A three-member arbitration panel appointed by the National Labour Commission (NLC), last month ruled that all the workers affected by the company’s ongoing redundancy exercise should be paid in accordance with provisions made in the firm’s Human Resource Policy Manual, signed between the GCNet management and the GCNet Staff Welfare Association in 2018.

But the management wants the award set aside with the excuse that the HR policy Manual was developed for administrative convenience and does not constitute a collective agreement between the management and GCNet Staff Welfare Association, in addition to the fact that the workers are not unionised and the association is unregistered.

The affidavit, filed at the Labour Division of the High Court yesterday, Monday 5, 2020, also affirms that the association “lacked  capacity going  into the  arbitration and that incapacity and illegality  renders the resultant  award null and void and should  be set aside by the court pursuant  to  section 58 of the ADR Act 2010 (Act 798).”

In addition, the affidavit, filed by the Charles Bawaduah, counsel for the GCNet management, asserts that although the critical issue of the incapacity of the association to legitimately present the workers, was raised by the management side at the arbitration session, it was ignored by the panel.

“In view of the fact that the staff association illegitimately engaged in the formulation of the HR policy manual, that was erroneously considered as conditions of  service agreement, the management considers that the HR agreement and the arbitration award  are null  and  void and of no effect since  they were the products of a non-existing legal  person and hence  illegal.”

“Since the association is neither registered as a trade union nor as a body corporate, it had no legal personnel and hence no capacity to negotiate the conditions of service agreement for and on behalf of the staff and to represent the staff or partake in the arbitration proceedings,” it avers.

The GCNet management is of the view that although the affected workers deserve a severance package, their redundancy payments must be done in a legitimate manner in accordance with the provisions of the Labour Act.

The management wants the intervention of the court because it believes that its submission to the effect that the workers are not unionised, and that the GCNet Staff Welfare Association is not a registered workers group and does not have a bargaining certificate to entitle it to enter into negotiations on redundancy terms, was glossed over by the arbitration panel.

“The arbitration panel ignored the objection raised by the  Applicant (management) as regards the capacity of the Association to represent the workers, and proceeded to enter an award in favour of the Association,” the management stated in their affidavit.

GCNet has a contract with the government of Ghana for trade facilitation services at the ports. The contract was due to end in 2023, but in early April 2020, the government notified GCNet of termination of the contract, upon which it asked the firm to demobilize by April 28, 2020.
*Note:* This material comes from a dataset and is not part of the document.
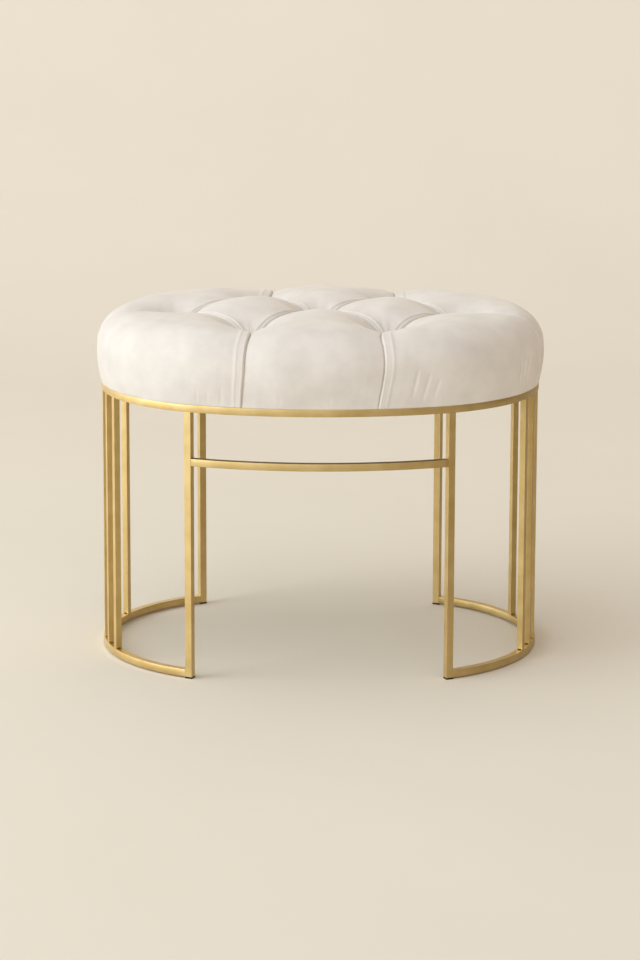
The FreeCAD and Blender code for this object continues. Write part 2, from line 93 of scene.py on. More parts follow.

In furtherance to the termination notice, GCNet declared redundancy, and in accordance with the Labour Act 651 (Act 2003), notified the Chief Labour Officer on plans for the redundancy exercise.

The company expressed readiness to pay redundancy compensation and therefore requested a negotiation of the terms for the severance package, but the workers, who continue to engage in a series of industrial actions, refused to engage, insisting that the provisions in their HR Policy Manual be used to calculate the benefits.

But the management maintained that the terms in the manual cannot be used for the redundancy exercise, indicating that that document was not legally produced and does not properly relate to negotiated redundancy compensation in accordance with the labour law.